● Task description
Output every line of the data exactly as it appears.

#### Data provided ####

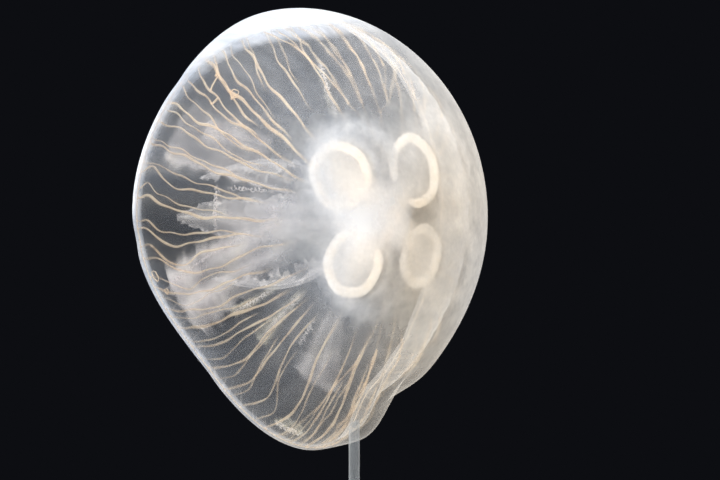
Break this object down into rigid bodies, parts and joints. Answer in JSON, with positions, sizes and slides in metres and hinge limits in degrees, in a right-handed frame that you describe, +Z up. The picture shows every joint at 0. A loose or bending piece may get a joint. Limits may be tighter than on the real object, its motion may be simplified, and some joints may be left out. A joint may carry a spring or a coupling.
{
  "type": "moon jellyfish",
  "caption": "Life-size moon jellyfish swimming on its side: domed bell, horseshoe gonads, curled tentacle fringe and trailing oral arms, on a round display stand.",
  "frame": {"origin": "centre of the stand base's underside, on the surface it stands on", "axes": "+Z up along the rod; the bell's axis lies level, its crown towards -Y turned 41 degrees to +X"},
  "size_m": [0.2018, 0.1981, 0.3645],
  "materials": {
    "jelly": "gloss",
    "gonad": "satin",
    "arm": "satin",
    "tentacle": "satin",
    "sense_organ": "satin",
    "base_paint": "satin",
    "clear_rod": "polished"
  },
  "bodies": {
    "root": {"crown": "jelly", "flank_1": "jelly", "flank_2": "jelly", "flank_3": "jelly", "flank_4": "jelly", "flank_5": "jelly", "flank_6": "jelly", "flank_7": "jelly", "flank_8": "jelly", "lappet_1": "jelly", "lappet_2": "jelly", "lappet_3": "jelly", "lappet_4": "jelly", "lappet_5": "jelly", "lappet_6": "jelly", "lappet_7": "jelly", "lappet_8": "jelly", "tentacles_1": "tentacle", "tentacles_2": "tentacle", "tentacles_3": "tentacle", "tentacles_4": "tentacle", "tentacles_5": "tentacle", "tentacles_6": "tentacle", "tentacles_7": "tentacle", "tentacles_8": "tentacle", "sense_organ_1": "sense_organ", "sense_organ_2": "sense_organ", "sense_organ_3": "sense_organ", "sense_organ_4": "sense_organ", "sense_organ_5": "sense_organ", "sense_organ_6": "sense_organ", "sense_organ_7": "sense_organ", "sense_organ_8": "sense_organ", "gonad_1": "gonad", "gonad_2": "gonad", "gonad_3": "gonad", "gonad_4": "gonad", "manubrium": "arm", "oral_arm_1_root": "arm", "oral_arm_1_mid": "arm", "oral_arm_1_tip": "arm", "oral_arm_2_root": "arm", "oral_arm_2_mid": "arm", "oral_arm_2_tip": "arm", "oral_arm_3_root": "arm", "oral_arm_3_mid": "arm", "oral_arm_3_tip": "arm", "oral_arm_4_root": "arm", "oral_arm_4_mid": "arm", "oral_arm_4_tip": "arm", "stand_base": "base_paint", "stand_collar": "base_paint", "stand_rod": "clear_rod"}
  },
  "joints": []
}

####

● Response to this task
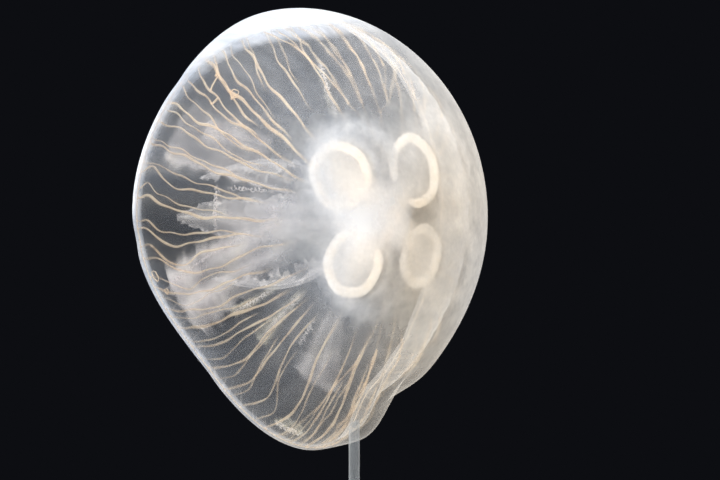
Break this object down into rigid bodies, parts and joints. Answer in JSON, with positions, sizes and slides in metres and hinge limits in degrees, in a right-handed frame that you describe, +Z up. The picture shows every joint at 0. A loose or bending piece may get a joint. Limits may be tighter than on the real object, its motion may be simplified, and some joints may be left out. A joint may carry a spring or a coupling.
{
  "type": "moon jellyfish",
  "caption": "Life-size moon jellyfish swimming on its side: domed bell, horseshoe gonads, curled tentacle fringe and trailing oral arms, on a round display stand.",
  "frame": {"origin": "centre of the stand base's underside, on the surface it stands on", "axes": "+Z up along the rod; the bell's axis lies level, its crown towards -Y turned 41 degrees to +X"},
  "size_m": [0.2018, 0.1981, 0.3645],
  "materials": {
    "jelly": "gloss",
    "gonad": "satin",
    "arm": "satin",
    "tentacle": "satin",
    "sense_organ": "satin",
    "base_paint": "satin",
    "clear_rod": "polished"
  },
  "bodies": {
    "root": {"crown": "jelly", "flank_1": "jelly", "flank_2": "jelly", "flank_3": "jelly", "flank_4": "jelly", "flank_5": "jelly", "flank_6": "jelly", "flank_7": "jelly", "flank_8": "jelly", "lappet_1": "jelly", "lappet_2": "jelly", "lappet_3": "jelly", "lappet_4": "jelly", "lappet_5": "jelly", "lappet_6": "jelly", "lappet_7": "jelly", "lappet_8": "jelly", "tentacles_1": "tentacle", "tentacles_2": "tentacle", "tentacles_3": "tentacle", "tentacles_4": "tentacle", "tentacles_5": "tentacle", "tentacles_6": "tentacle", "tentacles_7": "tentacle", "tentacles_8": "tentacle", "sense_organ_1": "sense_organ", "sense_organ_2": "sense_organ", "sense_organ_3": "sense_organ", "sense_organ_4": "sense_organ", "sense_organ_5": "sense_organ", "sense_organ_6": "sense_organ", "sense_organ_7": "sense_organ", "sense_organ_8": "sense_organ", "gonad_1": "gonad", "gonad_2": "gonad", "gonad_3": "gonad", "gonad_4": "gonad", "manubrium": "arm", "oral_arm_1_root": "arm", "oral_arm_1_mid": "arm", "oral_arm_1_tip": "arm", "oral_arm_2_root": "arm", "oral_arm_2_mid": "arm", "oral_arm_2_tip": "arm", "oral_arm_3_root": "arm", "oral_arm_3_mid": "arm", "oral_arm_3_tip": "arm", "oral_arm_4_root": "arm", "oral_arm_4_mid": "arm", "oral_arm_4_tip": "arm", "stand_base": "base_paint", "stand_collar": "base_paint", "stand_rod": "clear_rod"}
  },
  "joints": []
}